Configuration
Overview
The alertmanager.yml
configuration file is used to define how alerts are handled and routed in Alertmanager. It contains sections for global settings, routing rules, and receivers.
global:
smtp_smarthost: 'mail.example.com:25'
smtp_from: 'johnsmith@example.com'
resolve_timeout: 5m
route:
receiver: staff
group_by: ['alertname', 'job']
routes:
- match_re:
job: '(node|windows)'
receiver: infra-email
- matchers:
job: "kubernetes"
severity: ticket
receiver: k8s-slack
receivers:
- name: infra-email
email_configs:
- to: "infra-team@example.com"
send_resolved: true
- name: k8s-slack
slack_configs:
- channel: "#alerts"
text: "Check the alert details at https://example.com/alerts/{{ .GroupLabels.app }}"
Sections
There are three sections in the configuration file:
-
global
: Defines global settings like timeout for resolving alerts and API URLs for receivers. -
route
: Specifies how alerts are matched and routed to appropriate receivers. Includes conditions like regex (match_re
) and label matchers (match
). -
receiver
: Configures where alerts are sent, such as Slack, email, or other integrations.
Route
Top-Level Route
At the route
section, we defined a fallback route that groups unmatched alerts by alertname
and job
labels and sends them to the staff
receiver.
route:
receiver: staff
group_by: ['alertname', 'job']
matchers
The matchers
filters alerts based on specified labels:
job
label set to "kubernetes"severity
label set to "ticket,"
Matched alerts will then be routed to the k8s-slack
receiver.
- matchers:
job: "kubernetes"
severity: ticket
receiver: k8s-slack
match_re
The match_re
uses a regular expression to filter alerts; in this example, it matches alerts where the job
label is either "node" or "windows" and routes them to the infra-email
receiver.
- match_re:
job: '(node|windows)'
receiver: infra-email
Sub-Routes
Sub-routes define additional routing logic for specific alert patterns under the main route. These sub-routes allow fine-grained control over how alerts are categorized and routed to specific receivers.
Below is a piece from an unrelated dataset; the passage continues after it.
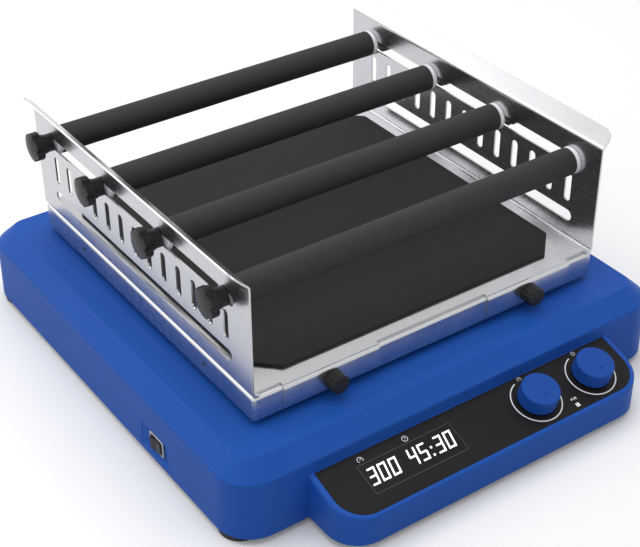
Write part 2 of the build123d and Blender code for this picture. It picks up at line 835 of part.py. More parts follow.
def main_bearing_block():
    """Turned block with a foot flange, four webs and a seat for a bearing at each end."""
    barrel_r = bearing_r + 7
    flange_r = barrel_r + 18
    body = extrude(Circle(flange_r), seat_foot_t) + extrude(Circle(barrel_r), block_h)
    webs = gussets(barrel_r, flange_r, seat_foot_t, block_h - 4, (45, 135, 225, 315))
    seat = Circle(bearing_r + run_gap)
    step = bearing_t + 1
    bore = extrude(Circle(bearing_r - 3), block_h) + extrude(seat, step)
    bore += Pos(0, 0, block_h - step) * extrude(seat, step)
    bolts = bolt_holes(barrel_r + 10, 4, seat_foot_t)
    return Pos(*drive_xy, frame_top) * (body + webs - bore - bolts)


def main_bearings():
    """Two deep-groove ball bearings, each as one ring."""
    ring = extrude(Circle(bearing_r) - Circle(shaft_r + run_gap), bearing_t)
    groove_t = 0.8
    groove = extrude(Circle(bearing_r - 3.5) - Circle(shaft_r + 3), groove_t)
    ring = ring - groove - Pos(0, 0, bearing_t - groove_t) * groove
    step = bearing_t + 1
    lower = Pos(*drive_xy, frame_top + 1) * ring
    upper = Pos(*drive_xy, frame_top + block_h - step) * ring
    return Compound(children=[lower, upper])


def drive_crank():
    """Shaft, web with its counterweight and eccentric pin in one casting."""
    shaft = rod(shaft_r, web_z - frame_top + 1, Pos(0, 0, frame_top - 1))
    boss = hull_web(shaft_r + 6, main_pin_r + 5, web_t)
    weight = Circle(weight_r) & Pos(0, -weight_r / 2 - 4) * Rectangle(weight_r * 2, weight_r)
    weight = extrude(weight, web_t)
    pin = rod(main_pin_r, pin_top - web_z, Pos(0, throw, web_z))
    return Pos(*drive_xy, 0) * (shaft + Pos(0, 0, web_z) * (boss + weight) + pin)


def hull_web(r_shaft, r_pin, thick):
    """Egg shaped web round the shaft and the eccentric pin."""
    around = Circle(r_shaft).edges() + (Pos(0, throw) * Circle(r_pin)).edges()
    return extrude(make_hull(around), thick)


def pulley(seat_r, bore_r, spokes):
    """Flat belt pulley with rims, on a hub, lightened by round holes."""
    rim_r = seat_r + belt_t + 1
    body = extrude(Circle(rim_r), pulley_h)
    groove = extrude(Circle(rim_r + 1) - Circle(seat_r), belt_w + 2 * seat_gap)
    body = body - Pos(0, 0, pulley_rim - seat_gap) * groove - extrude(Circle(bore_r), pulley_h)
    if spokes:
        hole_r = (seat_r - bore_r - 12) / 2
        spots = PolarLocations(bore_r + 6 + hole_r, spokes)
        body = body - [spot * extrude(Circle(hole_r), pulley_h) for spot in spots]
    return body


def driven_pulley():
    return Pos(*drive_xy, pulley_z) * pulley(driven_r, shaft_r + run_gap, 6)


def motor_pulley():
    """Small pulley on its motor shaft."""
    x, y = motor_xy
    wheel = Pos(0, 0, pulley_z) * pulley(motor_pulley_r, motor_shaft_r, 0)
    low = motor_bottom + motor_floor
    shaft = rod(motor_shaft_r, pulley_z + pulley_h + 2 - low, Pos(0, 0, low))
    return Pos(x, y, 0) * (wheel + shaft)


def drive_belt():
    """Endless flat belt round both pulleys."""
    def loop(extra):
        big = Pos(*drive_xy) * Circle(driven_r + extra)
        small = Pos(*motor_xy) * Circle(motor_pulley_r + extra)
        return make_hull(big.edges() + small.edges())

    band = loop(seat_gap + belt_t) - loop(seat_gap)
    return Pos(0, 0, pulley_z + pulley_rim) * extrude(band, belt_w)


def drive_motor():
    """Flat brushless motor, hung under its bracket, with a cooling groove round it."""
    x, y = motor_xy
    can = extrude(Circle(motor_r), motor_h)
    can = fillet(can.edges().filter_by(GeomType.CIRCLE), 1.5)
    groove = Pos(0, 0, motor_h / 2 - 1) * extrude(Circle(motor_r + 1) - Circle(motor_r - 1), 2)
    pilot = Pos(0, 0, motor_h) * extrude(Circle(motor_pilot_r), bracket_t)
    bore = extrude(Circle(motor_shaft_r + run_gap), motor_h + bracket_t)
    bore = Pos(0, 0, motor_floor - seat_gap) * bore
    return Pos(x, y, motor_bottom) * (can - groove + pilot - bore)


def motor_bracket():
    """Bridge of bent steel over the motor, with a foot each side on the frame."""
    reach = motor_r + 5
    toe = reach + 14
    with BuildLine(Plane.XZ) as path:
        Polyline(
            (-toe, deck),
            (-reach, deck),
            (-reach, bracket_z),
            (reach, bracket_z),
            (reach, deck),
            (toe, deck),
        )
    profile = make_face(offset(path.wire(), bracket_t, side=Side.RIGHT).edges())
    bridge = extrude(profile, bracket_w / 2, both=True)
    pilot = rod(motor_pilot_r + run_gap, 3 * bracket_t, Pos(0, 0, bracket_z - bracket_t))
    return Pos(*motor_xy, 0) * (bridge - pilot)


def power_supply():
    """Closed supply with a slotted cover beside the drive frame."""
    box = block(supply_w, supply_l, supply_h, Pos(supply_x, 0, deck))
    box = fillet(box.edges().filter_by(Axis.Z), 2)
    pitch = supply_l / 12
    rows = [
        slot_tool(supply_w - 16, vent_w, 2, Pos(supply_x, i * pitch, deck + supply_h)) for i in range(-4, 5)
    ]
    return box - rows


def guide_bearing(x, y):
    """Plain bearing bush in a flanged seat for one guide eccentric."""
    top = web_z - frame_top - 0.5
    barrel_r = journal_r + 11
    flange_r = barrel_r + 13
    body = extrude(Circle(flange_r), seat_foot_t) + extrude(Circle(barrel_r), top)
    webs = gussets(barrel_r, flange_r, seat_foot_t, top - 8, (60, 180, 300))
    bore = extrude(Circle(journal_r + run_gap), top)
    bolts = bolt_holes(barrel_r + 7, 3, seat_foot_t)
    return Pos(x, y - throw, frame_top) * (body + webs - bore - bolts)


def guide_crank(x, y):
    """Guide eccentric: journal, egg shaped web and pin."""
    journal = rod(journal_r, web_z - frame_top, Pos(0, 0, frame_top))
    web = Pos(0, 0, web_z) * hull_web(journal_r + 6, guide_pin_r + 5, web_t)
    pin = rod(guide_pin_r, pin_top - web_z, Pos(0, throw, web_z))
    return Pos(x, y - throw, 0) * (journal + web + pin)


# Writing every piece

def all_pieces():
    """Every named piece, drawn about the platform's centre line."""
    pieces = {
        "housing_shell": housing_shell(),
        "base_plate": base_plate(),
        "feet": feet(),
        "control_panel": control_panel(),
        "display_window": display_window(),
        "display_module": display_module(),
        "control_board": control_board(),
        "speed_encoder": encoder(knob_u[0]),
        "time_encoder": encoder(knob_u[1]),
        "speed_spindle": spindle(knob_u[0]),
        "time_spindle": spindle(knob_u[1]),
        "speed_knob": knob(knob_u[0]),
        "time_knob": knob(knob_u[1]),
        "status_led": status_led(),
        "switch_body": switch_body(),
        "rocker": rocker(),
        "power_inlet": power_inlet(),
        "drive_motor": drive_motor(),
        "motor_bracket": motor_bracket(),
        "power_supply": power_supply(),
        "drive_frame": drive_frame(),
        "main_bearing_block": main_bearing_block(),
        "main_bearings": main_bearings(),
        "drive_crank": drive_crank(),
        "driven_pulley": driven_pulley(),
        "motor_pulley": motor_pulley(),
        "drive_belt": drive_belt(),
        "tray": tray(),
        "centre_hub": centre_hub(),
        "guide_hubs": guide_hubs(),
        "carriage": carriage(),
        "rubber_mat": rubber_mat(),
        "tray_knob_left": tray_knob(-1),
        "tray_knob_right": tray_knob(1),
    }
    for i, (x, y) in enumerate(guide_xy, 1):
        pieces[f"guide_bearing_{i}"] = guide_bearing(x, y)
        pieces[f"guide_crank_{i}"] = guide_crank(x, y)
    core, foam, bushes = bar_rod(), bar_sleeve(), bar_bushes()
    right_knob = along_x(knob_in) * clamp_knob()
    left_knob = mirror(right_knob, Plane.YZ)
    for i, y in enumerate(bar_y, 1):
        place = Pos(0, y, bar_z)
        pieces[f"bar_rod_{i}"] = place * core
        pieces[f"bar_sleeve_{i}"] = place * foam
        pieces[f"bar_bushes_{i}"] = place * bushes
        pieces[f"clamp_knob_left_{i}"] = place * left_knob
        pieces[f"clamp_knob_right_{i}"] = place * right_knob
    return pieces


os.makedirs("parts", exist_ok=True)
for name, piece in all_pieces().items():
    export_step(Pos(0, platform_y, 0) * piece, f"parts/{name}.step")
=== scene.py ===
# %% [markdown]
# # An orbital shaker, from the metal outwards
# The machine itself comes from CAD: every plate, bar, knob and bearing is already a solid in
# metres. Blender is here for what a drawing can't give, which is the finish of each surface, the
# printed marks on the panel, the lit figures in the display, the screws, and the light.
# The lesson goes in that order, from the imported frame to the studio.

import json
import math

import bmesh
import bpy
from mathutils import Matrix, Vector


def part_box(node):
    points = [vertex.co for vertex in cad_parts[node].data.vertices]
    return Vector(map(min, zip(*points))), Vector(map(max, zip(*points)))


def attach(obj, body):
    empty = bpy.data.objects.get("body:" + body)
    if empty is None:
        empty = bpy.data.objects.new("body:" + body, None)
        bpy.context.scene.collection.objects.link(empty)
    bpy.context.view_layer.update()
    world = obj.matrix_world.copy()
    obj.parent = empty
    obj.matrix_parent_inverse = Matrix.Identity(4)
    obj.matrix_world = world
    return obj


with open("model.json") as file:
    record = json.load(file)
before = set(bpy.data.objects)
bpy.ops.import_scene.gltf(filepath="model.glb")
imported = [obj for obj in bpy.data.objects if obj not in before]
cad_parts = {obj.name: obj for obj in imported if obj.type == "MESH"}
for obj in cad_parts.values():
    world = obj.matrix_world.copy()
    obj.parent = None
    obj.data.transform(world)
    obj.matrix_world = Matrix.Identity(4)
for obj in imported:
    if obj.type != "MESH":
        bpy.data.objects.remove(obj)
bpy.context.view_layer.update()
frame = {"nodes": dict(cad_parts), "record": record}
mm = 0.001

# %% [markdown]
# A finish is a small network of nodes. Written node by node it is long and hard to read, so one
# class wraps a socket and lets Python's own signs add the Math nodes: `1 - mask` or `a * 0.2`
# then mean what they say.

# %% A value that does arithmetic
class Value:
    """One socket of a material's network, with arithmetic."""

    def __init__(self, finish, socket):
        self.finish = finish
        self.socket = socket

    def math(self, operation, *others):
        return self.finish.node("ShaderNodeMath", {"operation": operation}, [self, *others])

    def __add__(self, other):
        return self.math("ADD", other)

    def __mul__(self, other):
        return self.math("MULTIPLY", other)

    def __sub__(self, other):
        return self.math("SUBTRACT", other)

    def __rsub__(self, other):
        return self.finish.node("ShaderNodeMath", {"operation": "SUBTRACT"}, [other, self])

    def at_most(self, other):
        return self.math("MINIMUM", other)

    __radd__ = __add__
    __rmul__ = __mul__


print("arithmetic on sockets is ready")

# %% [markdown]
# A second class holds one material and makes every other node with a single method. It could be
# one helper for each kind of node, but then each new kind would need another. Settings go in
# before the links, because some of them change which sockets a node has.

# %% A finish and the one method that adds its nodes
class Finish:
    """A material under construction."""

    def __init__(self, name):
        self.material = bpy.data.materials.new(name)
        self.material.use_nodes = True
        self.tree = self.material.node_tree
        self.tree.nodes.clear()
        self.place = self.node("ShaderNodeTexCoord", output="Object")

    def node(self, kind, settings=None, inputs=(), output=0):
        made = self.tree.nodes.new(kind)
        for name, value in (settings or {}).items():
            setattr(made, name, value)
        pairs = inputs.items() if isinstance(inputs, dict) else enumerate(inputs)
        for key, value in pairs:
            if isinstance(value, Value):
                self.tree.links.new(value.socket, made.inputs[key])
            elif value is not None:
                made.inputs[key].default_value = value
        return Value(self, made.outputs[output]) if made.outputs else None

    def shade(self, inputs):
        """The Principled shader, joined to the output."""
        shader = self.node("ShaderNodeBsdfPrincipled", None, inputs)
        self.node("ShaderNodeOutputMaterial", None, {"Surface": shader})
        return self.material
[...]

We modified the sample alertmanager.yml
from the previous examples:
global:
smtp_smarthost: 'mail.example.com:25'
smtp_from: 'johnsmith@example.com'
resolve_timeout: 5m
route:
receiver: staff
group_by: ['alertname', 'job']
routes:
- match_re:
job: '(node|windows)'
receiver: infra-email
- matchers:
job: 'kubernetes'
team: 'devops'
receiver: devops-slack
routes:
- matchers:
severity: 'page'
receiver: devops-pager
- matchers:
severity: 'email'
receiver: devops-mail
receivers:
- name: infra-email
email_configs:
- to: "infra-team@example.com"
send_resolved: true
- name: devops-slack
slack_configs:
- channel: "#alerts"
text: "Check the alert details at https://example.com/alerts/{{ .GroupLabels.app }}"
- name: devops-pager
pagerduty_configs:
- routing_key: "your-pagerduty-integration-key"
send_resolved: true
- name: devops-mail
email_configs:
- to: "devops-team@example.com"
send_resolved: true
In the example above, we have sub-routes under the devops-slack
route:
- Alerts with
severity: 'page'
are routed todevops-pager
. - Alerts with
severity: 'email'
are routed todevops-mail
.
Alerts that match the sub-route criteria will be forwarded to their respective receivers.
Using continue
By default, the first matching route wins, and the specific alert stops going down the route tree once it matches. If we want an alert to match two or more routes, we can use the continue
directive. This will allow the alert to be forwarded to additional receivers even after matching the first route.
route:
routes:
- receiver: platform-logs
continue: true
- match_re:
job: database
receiver: database-email
In the example above, the alert will first be sent to platform-logs
, and because of continue: true
, it will also be forwarded to database-email
if it matches the job: database
label.
Grouping
Alertmanager groups all alerts for a route into a single group based on the labels specified. Grouping reduces alert fatigue. by sending a single notification that includes multiple alerts, reducing alert fatigue.
route:
receiver: default-pager
group_by: [project]
routes:
- match:
project: backend
group_by: [region, env]
receiver: backend-email
routes:
- match:
severity: urgent
receiver: backend-pager
- match:
project: frontend
group_by: [region]
receiver: frontend-email
routes:
- match:
severity: high
receiver: frontend-pager
Explanation:
- Alerts are grouped by the
project
label and sent todefault-pager
. project: backend
alerts are grouped byregion
andenv
, and sent tobackend-email
.severity: urgent
alerts are routed tobackend-pager
.project: frontend
alerts are grouped byregion
, and sent tofrontend-email
.severity: high
alerts are routed tofrontend-pager
.